Free schools have a more rigorous financial reporting responsibility. They are required to publish externally audited accounts (unlike state schools) and the Secretary of State has powers to intervene if necessary.
Children at these schools will spend much more time outdoors in the school’s local environment because teachers will be using it as a place for learning as much as the classroom, and a medium for learning as much as indoor lessons. As a result children will grow to have a much deeper understanding of their own natural environment and their personal role within it.
It takes many of the approaches and benefits of Forest Schools, which tend to be short term interventions into the education of children. We will make them an integral and daily part of every child’s learning.
Our admissions policy will be compliant with all relevant legislation and will be approved by the Department for Education if we are successful with the application. We will seek to discuss the detail of our policy with the Local Authority to ensure our school meets local need.

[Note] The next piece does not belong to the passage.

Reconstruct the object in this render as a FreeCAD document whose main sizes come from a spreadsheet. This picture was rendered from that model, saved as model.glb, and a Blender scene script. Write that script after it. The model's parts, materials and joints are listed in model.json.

The exact process for governing each school is under consideration and has not yet been set. There will very likely be a role for community representatives, parents and staff on bodies associated with schools.
Class size/teacher ratio will change as the school evolves and fills up with pupils. The maximum class size will be determined ultimately by the legislation which applies to primary schools in England.

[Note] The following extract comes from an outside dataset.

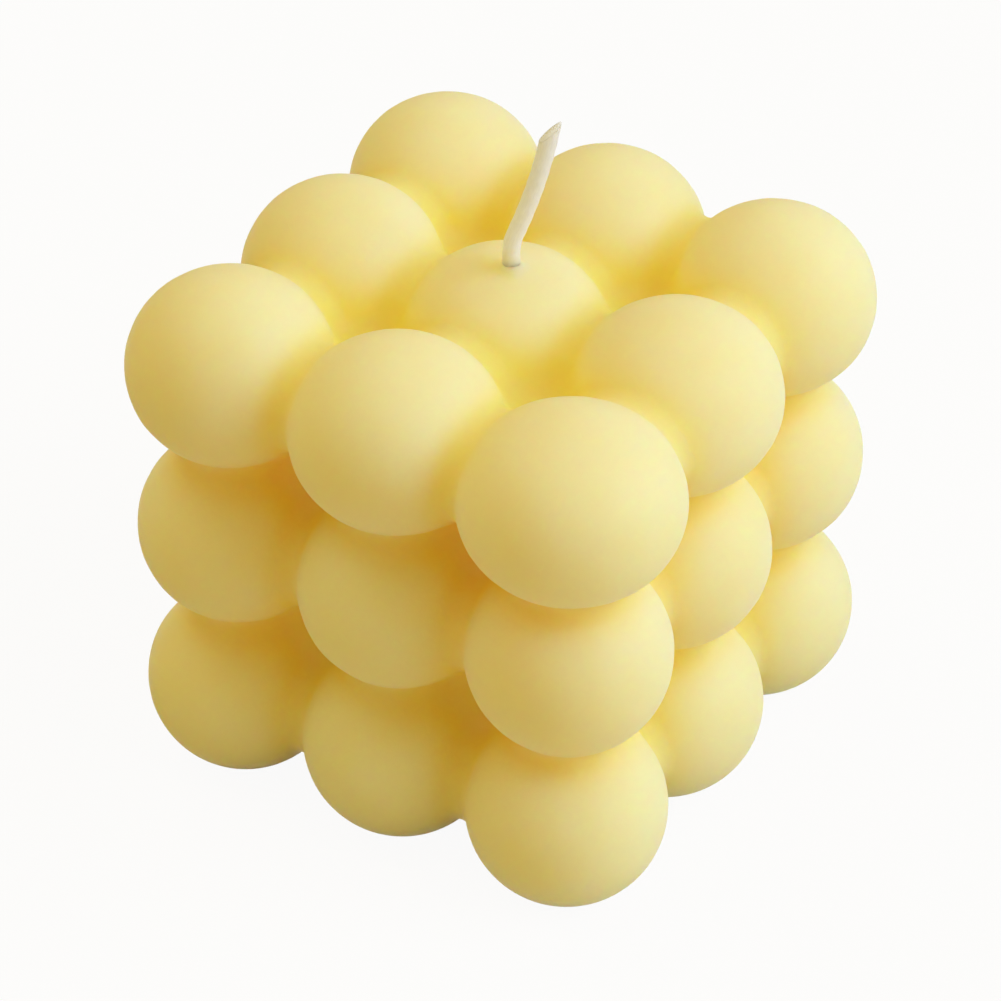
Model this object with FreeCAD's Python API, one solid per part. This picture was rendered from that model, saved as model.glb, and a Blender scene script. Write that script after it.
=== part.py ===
import FreeCAD, Part
import math
import os

from FreeCAD import Vector

# A cube candle: three by three by three balls of wax, cast in one pour, with a waxed cotton wick up the middle.
# Millimetres and degrees. +Z is up, z = 0 is the flat underside, and the Z axis is the middle of the cube.

# Sizes of the cube of balls
BALLS_PER_SIDE = 3
PITCH = 19.6             # from the middle of one ball to the middle of the next
BALL_OVERLAP = 0.8       # how far two neighbouring balls run into each other
CREASE_RADIUS = 2.2      # soft rounding where two balls meet
CREASE_SHARE = 0.95      # most of the room between two creases of one ball that their rounding may take
VALLEY_RADIUS = 7.0      # dish of wax that closes the gap between four balls
CORE_PROUD = 2.4         # how far the wax between the balls stands out past their middles, at the rim of a dish
BASE_CUT = 1.5           # what the flat pouring end takes off the bottom balls

# Sizes of the top layer, whose balls are wider than tall, because their crowns sank while the wax was soft
TOP_SPREAD = 0.2         # how much wider than the others a top ball is, from its middle to its side
TOP_FLATTENING = 0.2     # how much lower it is, from its middle to its crown
TOP_UNDERSIDE = 0.6      # how much shallower it is, from its middle to its underside
TOP_SETTLING = 0.4       # how much closer the top layer sits to the layer below it
CORNER_SLUMP = 2.05      # how much further the crown of the ball at the +X -Y corner sank
CORNER_BULGE = 0.6       # how much that ball gave way to the sides
SLUMP_REACH = 44.5       # distance from that ball at which the crowns no longer sank
MIDDLE_SINK = 0.8        # how much further the middle crown sank, round the wick
CROWN_ROUNDING = 0.15    # share of a ball's flattening by which its side curves tighter than its half-height

# Sizes of the wick
WICK_WIDTH = 1.9         # flat braid, across its wide side
WICK_THICKNESS = 1.6
WICK_X = 1.3             # the wick stands a little off the middle
WICK_Y = -1.1
WICK_STRAIGHT_TOP = 2.7  # straight stretch above the wax, before the wick leans over
WICK_BEND_RADIUS = 6.0
WICK_LEAN = 19.5         # from upright
WICK_LEAN_TOWARDS = 32.3  # direction of the lean, from +X towards +Y
WICK_FREE_LENGTH = 11.6  # from the end of the bend to the middle of the cut tip
WICK_RECOVERY = 3.5      # how much the wick straightens again on its way up
WICK_TIP_SLOPE = 44.0    # rise of the slanting scissor cut, towards the lean

# Sizes that follow
BALL_RADIUS = (PITCH + BALL_OVERLAP) / 2
WIDEST_BALL = BALL_RADIUS + TOP_SPREAD + CORNER_BULGE
TOP_DEPTH = BALL_RADIUS - TOP_UNDERSIDE
BOTTOM_LAYER_Z = BALL_RADIUS - BASE_CUT
TOP_LAYER_Z = BOTTOM_LAYER_Z + (BALLS_PER_SIDE - 1) * PITCH - TOP_SETTLING
OUTER_ROW = (BALLS_PER_SIDE - 1) * PITCH / 2
WHOLE_TURN = 360
SEAM_TURN = 45           # turns each ball's own seam line away from its neighbours
UP = Vector(0, 0, 1)
ORIGIN = Vector(0, 0, 0)


def rows():
    """Places of the rows of balls, along X or Y."""
    return [n * PITCH - OUTER_ROW for n in range(BALLS_PER_SIDE)]


def layer_heights():
    """Heights of the layers' middles."""
    return [BOTTOM_LAYER_Z + level * PITCH for level in range(BALLS_PER_SIDE - 1)] + [TOP_LAYER_Z]


def round_ball(x, y):
    """A ball of the lower layers, the same at every place."""
    return Part.makeSphere(BALL_RADIUS)


def slump(x, y):
    """How far a top ball gave way: all the way at the slumped corner, and less further off."""
    return max(0, 1 - math.hypot(x - OUTER_ROW, y + OUTER_ROW) / SLUMP_REACH)


def half_width(x, y):
    """Half the width of the top ball at a place."""
    return BALL_RADIUS + TOP_SPREAD + CORNER_BULGE * slump(x, y) ** 2


def crown_rise(x, y):
    """Height of its crown above its middle."""
    sink = MIDDLE_SINK if x == y == 0 else 0
    return BALL_RADIUS - TOP_FLATTENING - CORNER_SLUMP * slump(x, y) - sink


def slumped_arcs(x, y):
    """A top ball has two arcs: one round the side, from the underside up, and a wider one over the crown.
    Gives the side arc's middle and radius, and the crown arc's middle, with the ball's own middle at the origin."""
    width = half_width(x, y)
    rise = crown_rise(x, y)
    half_height = (rise + TOP_DEPTH) / 2
    radius = half_height - CROWN_ROUNDING * (width - half_height)
    side_middle = Vector(width - radius, 0, radius - TOP_DEPTH)
    step = rise - side_middle.z - radius
    sunk = (side_middle.x ** 2 - step ** 2) / (2 * step)
    return side_middle, radius, Vector(0, 0, side_middle.z - sunk)


def slumped_ball(x, y):
    """A ball of the top layer: its half outline, turned about the vertical."""
    side_middle, radius, crown_middle = slumped_arcs(x, y)
    crown = UP * crown_rise(x, y)
    bottom = -UP * TOP_DEPTH
    lowest = side_middle - UP * radius
    widest = side_middle + Vector(radius, 0, 0)
    over = (side_middle - crown_middle).getAngle(UP)
    join = side_middle + Vector(math.sin(over), 0, math.cos(over)) * radius
    shoulder = crown_middle + Vector(math.sin(over / 2), 0, math.cos(over / 2)) * (crown - crown_middle).Length
    outline = [Part.makeLine(bottom, lowest), Part.Arc(lowest, widest, join).toShape(),
               Part.Arc(join, shoulder, crown).toShape(), Part.makeLine(crown, bottom)]
    return Part.Face(Part.Wire(outline)).revolve(ORIGIN, UP, WHOLE_TURN)


def placed(ball, x, y, height):
    """A ball at its place, with its own seam line turned away from its neighbours."""
    ball.rotate(ORIGIN, UP, SEAM_TURN)
    ball.translate(Vector(x, y, height))
    return ball


def layer(height):
    """One layer of balls."""
    make = slumped_ball if height == TOP_LAYER_Z else round_ball
    return [placed(make(x, y), x, y, height) for x in rows() for y in rows()]


def creases(shape):
    """The edges along which two balls meet. A ball's own seam line has the same face on both sides."""
    found = []
    for edge in shape.Edges:
        sides = shape.ancestorsOfType(edge, Part.Face)
        is_seam = len(sides) < 2 or sides[0].isSame(sides[1])
        if not is_seam and not any(isinstance(side.Surface, Part.Plane) for side in sides):
            found.append(edge)
    return found


def crease_rounding():
    """Two creases that leave the same ball at a right angle have to stay clear of each other."""
    room = PITCH / math.sqrt(2) - WIDEST_BALL
    return min(CREASE_RADIUS, CREASE_SHARE * room)


def ball_cluster():
    """All the balls as one solid, with soft creases between neighbours."""
    balls = [ball for height in layer_heights() for ball in layer(height)]
    cluster = balls[0].fuse(balls[1:]).Solids[0]
    return cluster.makeFillet(crease_rounding(), creases(cluster))


def gaps(places):
    """Midpoints between neighbouring rows."""
    return [(low + high) / 2 for low, high in zip(places, places[1:])]


def valley(outward, centre):
    """A dish between four balls. Its own seam line faces away from the wax."""
    dish = Part.makeSphere(VALLEY_RADIUS)
    dish.Placement = FreeCAD.Placement(centre + outward * VALLEY_RADIUS, FreeCAD.Rotation(Vector(1, 0, 0), outward))
    return dish


def valleys():
    """The dishes of all six sides. Each just reaches the level of the balls' middles."""
    dishes = []
    for a in gaps(rows()):
        for b in gaps(rows()):
            dishes.append(valley(UP, Vector(a, b, TOP_LAYER_Z)))
            dishes.append(valley(-UP, Vector(a, b, BOTTOM_LAYER_Z)))
        for z in gaps(layer_heights()):
            for side in (-1, 1):
                dishes.append(valley(Vector(side, 0, 0), Vector(side * OUTER_ROW, a, z)))
                dishes.append(valley(Vector(0, side, 0), Vector(a, side * OUTER_ROW, z)))
    return dishes


def core():
    """The wax inside the cluster. It closes the gaps between four balls, with a dish in each."""
    reach = OUTER_ROW + CORE_PROUD
    low = BOTTOM_LAYER_Z - CORE_PROUD
    high = TOP_LAYER_Z + CORE_PROUD
    block = Part.makeBox(2 * reach, 2 * reach, high - low, Vector(-reach, -reach, low))
    return block.cut(valleys())


def below_base():
    """Everything under the flat pouring end, well past the sides of the cube."""
    reach = 2 * (OUTER_ROW + WIDEST_BALL)
    return Part.makeBox(2 * reach, 2 * reach, PITCH, Vector(-reach, -reach, -PITCH))


def wax_height_at(x, y):
    """Height of the middle top ball's crown above a point."""
    crown_middle = slumped_arcs(0, 0)[2]
    crown_radius = crown_rise(0, 0) - crown_middle.z
    return TOP_LAYER_Z + crown_middle.z + math.sqrt(crown_radius ** 2 - x ** 2 - y ** 2)


def arc_from(start, angle, turn, radius):
    """An arc in the XZ plane that leaves start at an angle from upright and turns over by turn, positive to +X.
    Gives the arc and its end."""
    side = math.copysign(1, turn)
    begin = math.radians(angle)
    centre = start + Vector(math.cos(begin), 0, -math.sin(begin)) * (side * radius)

    def at(share):
        lean = math.radians(angle + share * turn)
        return centre - Vector(math.cos(lean), 0, -math.sin(lean)) * (side * radius)

    return Part.Arc(start, at(0.5), at(1)).toShape(), at(1)


def wick_path():
    """The wick's middle line, leaning to +X: upright through the wax, one bend, then a long gentle recovery that
    runs on past the tip, so that the cut has something to cut. Gives the line and the tip."""
    foot = Vector(0, 0, wax_height_at(WICK_X, WICK_Y) + WICK_STRAIGHT_TOP)
    upright = Part.makeLine(ORIGIN, foot)
    bend, bend_end = arc_from(foot, 0, WICK_LEAN, WICK_BEND_RADIUS)
    recovery_radius = WICK_FREE_LENGTH / math.radians(WICK_RECOVERY)
    recovery, tip = arc_from(bend_end, WICK_LEAN, -WICK_RECOVERY, recovery_radius)
    spare = arc_from(tip, WICK_LEAN - WICK_RECOVERY, -WICK_RECOVERY / 2, recovery_radius)[0]
    return Part.Wire([upright, bend, recovery, spare]), tip


def wick():
    """The braid as one solid rod of oval section, with a slanting scissor cut at its tip."""
    path, tip = wick_path()
    section = Part.Ellipse(ORIGIN, WICK_WIDTH / 2, WICK_THICKNESS / 2).toShape()
    rod = path.makePipeShell([Part.Wire(section)], True, True)
    reach = WICK_FREE_LENGTH
    beyond = Part.makeBox(2 * reach, 2 * reach, reach, Vector(-reach, -reach, 0))
    beyond.rotate(ORIGIN, Vector(0, 1, 0), -WICK_TIP_SLOPE)
    beyond.translate(tip)
    rod = rod.cut(beyond)
    rod.rotate(ORIGIN, UP, WICK_LEAN_TOWARDS)
    rod.translate(Vector(WICK_X, WICK_Y, 0))
    return rod.Solids[0]


def wax_body(wick_solid):
    """One casting. The wick fills its own hole in the wax."""
    body = ball_cluster().fuse(core()).cut(below_base())
    return body.cut(wick_solid).Solids[0]


def write(name, shape):
    box = shape.BoundBox
    print(name, "valid", shape.isValid(), "solids", len(shape.Solids), "faces", len(shape.Faces),
          "volume %.1f" % shape.Volume, "size %.2f x %.2f x %.2f" % (box.XLength, box.YLength, box.ZLength))
    shape.exportStep("parts/%s.step" % name)


os.makedirs("parts", exist_ok=True)
wick_solid = wick()
write("wick", wick_solid)
write("wax_body", wax_body(wick_solid))
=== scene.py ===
# %% [markdown]
# # A cube candle of wax balls
#
# The candle is one casting: three by three by three balls of butter-yellow wax that run into each other, with a
# cotton wick standing out of the middle ball. Its sizes come from a CAD model, which is loaded first and stays
# fixed. This lesson builds the same shapes again as Blender meshes with the softness of real wax, gives them their
# materials, and sets them under a plain soft light.

# %% Load the CAD model
import bpy
import math
from mathutils import Matrix, Vector


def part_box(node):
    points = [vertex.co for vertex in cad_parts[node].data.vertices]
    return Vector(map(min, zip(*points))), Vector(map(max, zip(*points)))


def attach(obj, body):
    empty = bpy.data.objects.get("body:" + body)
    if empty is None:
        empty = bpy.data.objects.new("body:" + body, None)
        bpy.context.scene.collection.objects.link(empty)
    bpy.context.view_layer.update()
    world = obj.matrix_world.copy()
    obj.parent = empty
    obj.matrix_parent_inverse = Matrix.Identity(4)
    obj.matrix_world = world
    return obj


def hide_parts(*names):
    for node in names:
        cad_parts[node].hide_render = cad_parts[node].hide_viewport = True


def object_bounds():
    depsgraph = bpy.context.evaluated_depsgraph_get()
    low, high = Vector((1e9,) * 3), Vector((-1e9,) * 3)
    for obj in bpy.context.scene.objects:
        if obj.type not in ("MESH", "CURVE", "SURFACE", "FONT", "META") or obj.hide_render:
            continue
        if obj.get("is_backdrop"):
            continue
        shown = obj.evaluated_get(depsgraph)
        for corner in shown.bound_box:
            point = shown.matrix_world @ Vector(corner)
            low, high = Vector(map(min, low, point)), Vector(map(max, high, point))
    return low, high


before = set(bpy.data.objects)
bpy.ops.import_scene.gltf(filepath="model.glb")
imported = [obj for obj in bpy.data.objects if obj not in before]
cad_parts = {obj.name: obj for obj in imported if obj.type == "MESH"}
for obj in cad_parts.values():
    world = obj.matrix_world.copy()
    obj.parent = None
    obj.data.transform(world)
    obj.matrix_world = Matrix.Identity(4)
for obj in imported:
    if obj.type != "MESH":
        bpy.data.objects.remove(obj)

MM_PER_METRE = 1000
cad_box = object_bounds()


def in_mm(place):
    """A place in millimetres, short enough to print."""
    return [round(MM_PER_METRE * v, 2) for v in place]


for node in sorted(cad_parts):
    low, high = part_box(node)
    print(node, "from", in_mm(low), "to", in_mm(high), "mm")

# %% [markdown]
# ## Writing node trees as sums
#
# Both pieces follow a rule: the wax is a lattice of balls, and the wick is a plait that bends once. Geometry Nodes
# suit such shapes, because the rule stays readable and every size can be changed. A tree of a hundred nodes is long
# to write out node by node, so a small helper lets Python's own signs make the nodes: `a + b` adds a Math node, or a
# Vector Math node where one of the two is a place.

# %% A value that flows through a node tree
class Flow:
    """The output of a node. Arithmetic on flows adds the nodes that work it out."""

    def __init__(self, socket):
        self.socket = socket
        self.tree = socket.id_data

    def __add__(self, other):
        return calc("ADD", self, other)

    def __sub__(self, other):
        return calc("SUBTRACT", self, other)

    def __mul__(self, other):
        return calc("MULTIPLY", self, other)

    def __truediv__(self, other):
        return calc("DIVIDE", self, other)

    def __neg__(self):
        return calc("MULTIPLY", self, -1)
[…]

Each school’s local environment (including its building and immediate footprint) will be used as a place for learning and a medium for learning. For example maths might be learned by working out the age of a local tree and history by linking stages of its life to past events.
This depends on the demand in the local area and the financial implications of doing this. At the moment it is impossible to say for sure and the answer may be different for each of the schools we are proposing to open.